His imagery is classical, mythic, and erotic, whereas the males and females in The Avengers were kitsch, and Nolan’s Batman films were decidedly asexual. Snyder’s sensuality recalls Josef von Sternberg, whose great films (The Salvation Hunters, Blonde Venus, The Shanghai Gesture) were also misunderstood as camp, even though they contain the essence of cinema as imaginative, photographed experience.
Like Sternberg, Snyder can similarly shift into grave spirituality (profound metaphor), as he does in the expanded-time sequence where Batman loses his catapult gun and Wonder Woman loses her sword: They reach for the objects eluding them, shot at a suspenseful angle, and then The Flash intervenes, flying through the air, inside slo-mo time. It is so hyper-visualized that it is beyond anything Whedon has ever done. It’s pure Zack Snyder — Justice League features the year’s best action sequences since Zhang Yimou’s The Great Wall and Luc Besson’s Valerian and the City of a Thousand Planets.
Against all unrelenting studio and media efforts to arrest cinema as juvenile pastime, Snyder exults in its adult spirituality, sensuality, and kinetic intensity.

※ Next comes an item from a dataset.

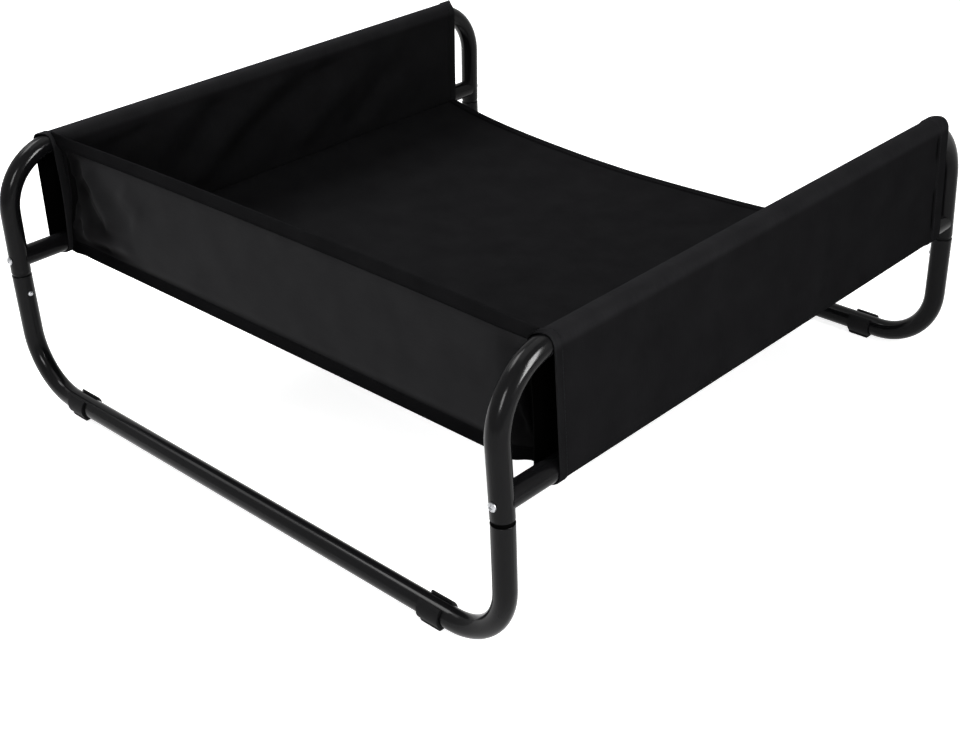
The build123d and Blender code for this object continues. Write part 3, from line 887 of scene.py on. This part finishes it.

After Marvel has cheapened our pop dreams, Snyder enriches them. From Steppenwolf’s towering horned malevolence (modeled on Tim Curry’s Darkness in Ridley Scott’s 1982 Legend) to the diluvian sequence that introduces Momoa’s voluptuous Aquaman, Snyder uses the superhero form to evoke our culturally established dreams, myths, and hope. Against all unrelenting studio and media efforts to arrest cinema as juvenile pastime, Snyder exults in its adult spirituality, sensuality, and kinetic intensity; he urges that we keep cinema moving.
It’s obvious that some edits have abridged Snyder’s handiwork (including the Superman plot resolved from Dawn of Justice). Conceived in terms of magnitude, Snyder’s vision goes unfinished like Sternberg’s I, Claudius (1937), whose surviving footage we saw only in The Epic That Never Was, the 1965 documentary on the making of the film. It’s the chaos of our time, not Snyder’s lack of artistry, that keeps him from fulfilling his vision. Just as we get the politics we deserve, this truncated epic masterpiece — Zack Snyder’s greatest hits — is equal to our cultural hopes and follies.